A walking bass is a steady, mostly stepwise bass line (common in jazz and blues) that outlines the chords beat by beat, usually moving in quarter notes. A line cliché is a specific, slower-moving figure where the bass (or an inner voice) descends or ascends by half steps to generate a recognizable chord chain. A walking bass improvises motion through given chords; a line cliché defines the chords itself.
What is a passing diminished chord?
A passing diminished chord is a diminished 7th inserted between two diatonic chords to connect their roots by step in the bass. Between I and ii in C — C and Dm — a ♯I° (C♯ diminished) lets the bass walk C → C♯ → D smoothly. The diminished chord has no function of its own here; it exists to fill the gap and keep the bass moving by half step.

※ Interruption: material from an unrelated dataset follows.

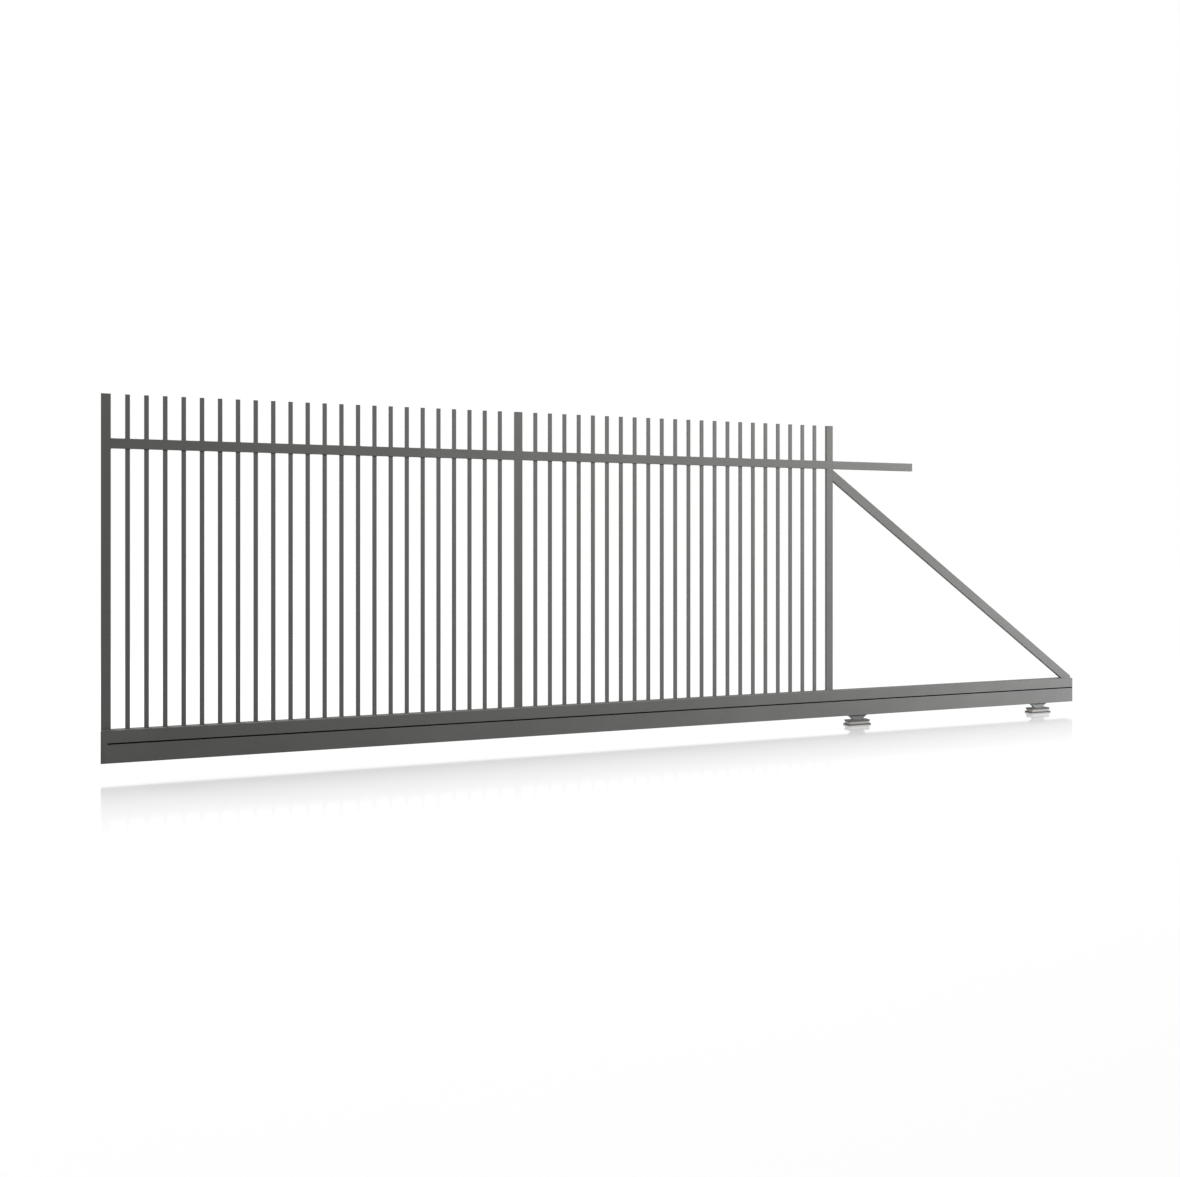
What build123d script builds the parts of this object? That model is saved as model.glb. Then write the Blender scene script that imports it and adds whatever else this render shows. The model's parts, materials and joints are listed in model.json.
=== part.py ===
import os
from math import atan2, cos, tan

from build123d import *

# A self-supporting sliding gate leaf on its two roller carriages.
# X runs along the gate towards the tail, Y through it, Z up, all in millimetres.
# The origin is the middle of the front carriage's anchor plate, on its underside.

# Leaf as a whole, measured from its leading end
LEAF_HEIGHT = 1650.0  # underside of the guide rail to the tops of stiles and bars
LEAF_LENGTH = 5542.0  # leading end to the end of the tail
FRONT_CARRIAGE_AT = 3980.0  # leading end to the middle of the front carriage
CARRIAGE_SPACING = 1315.0
TAIL_RAIL_LENGTH = 544.0  # top rail past the right stile
TUBE_CORNER = 1.0  # outer corner radius of the drawn tubes

# Carriage, from the ground up
ANCHOR_PLATE = (150.0, 60.0, 8.0)
SPACER_PLATE = (132.0, 52.0, 13.0)
CARRIAGE_PLATE = (138.0, 56.0, 8.0)
PLATE_CORNER = 4.0
ANCHOR_HOLE_RADIUS = 6.5
ANCHOR_HOLE_SPACING = (100.0, 32.0)
WEB_THICKNESS = 12.0
WEB_FOOT = 64.0  # width of the web where it stands on the carriage plate
WEB_NECK = 140.0  # width of the web at the rail's underside
WEB_HEAD = 150.0  # width of the web inside the rail, round the axles
WEB_VISIBLE_HEIGHT = 29.0
WEB_SIDE_RADIUS = 120.0
AXLE_RADIUS = 7.0
AXLE_SPACING = 84.0
AXLE_LENGTH = 46.0
WHEEL_RADIUS = 36.5
WHEEL_WIDTH = 14.0
WHEEL_INNER_Y = 8.0
WHEEL_CHAMFER = 1.5
PIN_CLEARANCE = 0.05

# Guide rail, joint and bottom member
GUIDE_HEIGHT = 84.0
GUIDE_DEPTH = 60.0
GUIDE_WALL = 5.0
GUIDE_SLOT = 24.0
GUIDE_CORNER = 2.5
JOINT_HEIGHT = 6.5
JOINT_DEPTH = 40.0
MEMBER_HEIGHT = 55.5
MEMBER_DEPTH = 60.0
MEMBER_WALL = 3.0
END_BLOCK_LENGTH = 27.0  # closes the leading end of rail, joint and bottom member
GUIDE_CAP = 5.0
MEMBER_CAP = 3.0

# Stiles, top rail and brace
STILE_WIDTH = 40.0
STILE_DEPTH = 20.0
STILE_WALL = 2.0
STILE_CAP = 3.0
MIDDLE_STILE_AT = 1944.5  # leading end to the stile's centre line
RIGHT_STILE_AT = 3790.5
TOP_RAIL_HEIGHT = 45.0
TOP_RAIL_DEPTH = 20.0
TOP_RAIL_WALL = 2.0
OVERHANG = 199.0  # stiles and bars above the top rail
BRACE_WIDTH = 50.0
BRACE_GAP = 5.0  # brace's upper edge below the top rail, at the stile
BRACE_END_RISE = 13.0  # brace's upper edge above the bottom member, at the tail's end

# Bars
BAR_WIDTH = 20.0
BAR_DEPTH = 10.0
BAR_WALL = 1.5
BAR_CAP = 2.0
BAR_PITCH = 79.0
BAR_HOLE_CLEARANCE = 0.2
LEFT_BAY_BARS = 23
LEFT_BAY_FIRST = 109.5  # leading end to the first bar's centre line
RIGHT_BAY_BARS = 22
RIGHT_BAY_FIRST = 2036.0

# Heights that follow
PLATE_STACK = ANCHOR_PLATE[2] + SPACER_PLATE[2] + CARRIAGE_PLATE[2]
RAIL_BOTTOM = PLATE_STACK + WEB_VISIBLE_HEIGHT
RAIL_TOP = RAIL_BOTTOM + GUIDE_HEIGHT
MEMBER_BOTTOM = RAIL_TOP + JOINT_HEIGHT
MEMBER_TOP = MEMBER_BOTTOM + MEMBER_HEIGHT
LEAF_TOP = RAIL_BOTTOM + LEAF_HEIGHT
TOP_RAIL_TOP = LEAF_TOP - OVERHANG
TOP_RAIL_BOTTOM = TOP_RAIL_TOP - TOP_RAIL_HEIGHT
AXLE_HEIGHT = RAIL_BOTTOM + GUIDE_HEIGHT / 2

# Places along the gate that follow
LEADING_END = -FRONT_CARRIAGE_AT
TAIL_END = LEADING_END + LEAF_LENGTH
RAIL_START = LEADING_END + END_BLOCK_LENGTH
LEFT_STILE_X = LEADING_END + STILE_WIDTH / 2
MIDDLE_STILE_X = LEADING_END + MIDDLE_STILE_AT
RIGHT_STILE_X = LEADING_END + RIGHT_STILE_AT
BRACE_START = RIGHT_STILE_X + STILE_WIDTH / 2
TAIL_RAIL_END = BRACE_START + TAIL_RAIL_LENGTH


def save(piece, name):
    piece.part.label = name
    export_step(piece.part, f"parts/{name}.step")


def bar_centres(first, count):
    return [LEADING_END + first + i * BAR_PITCH for i in range(count)]


def upright_plane(x):
    """The gate's own plane, drawn as seen from the front, with x at its middle."""
    return Plane(origin=(x, 0, 0), x_dir=(1, 0, 0), z_dir=(0, -1, 0))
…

Why do so many songs use a descending bass line?
A bass that steps downward creates a feeling of inevitability and gentle gravity — each note pulls toward the next. Because every step can be harmonized several ways, a single descending bass shape can carry very different progressions, which is why it underpins everything from baroque laments to pop ballads and the classic "Stairway"-style intro.
Do I read a bass line from the chord symbols or write it first?
Both directions work. Often the chords come first and you choose a bass note for each (frequently the root, sometimes an inversion for smoother motion). But composing the bass line first — deciding it will descend by step from the tonic — and then harmonizing each note is exactly how line clichés are built. Thinking bass-first is a powerful way to generate fresh progressions.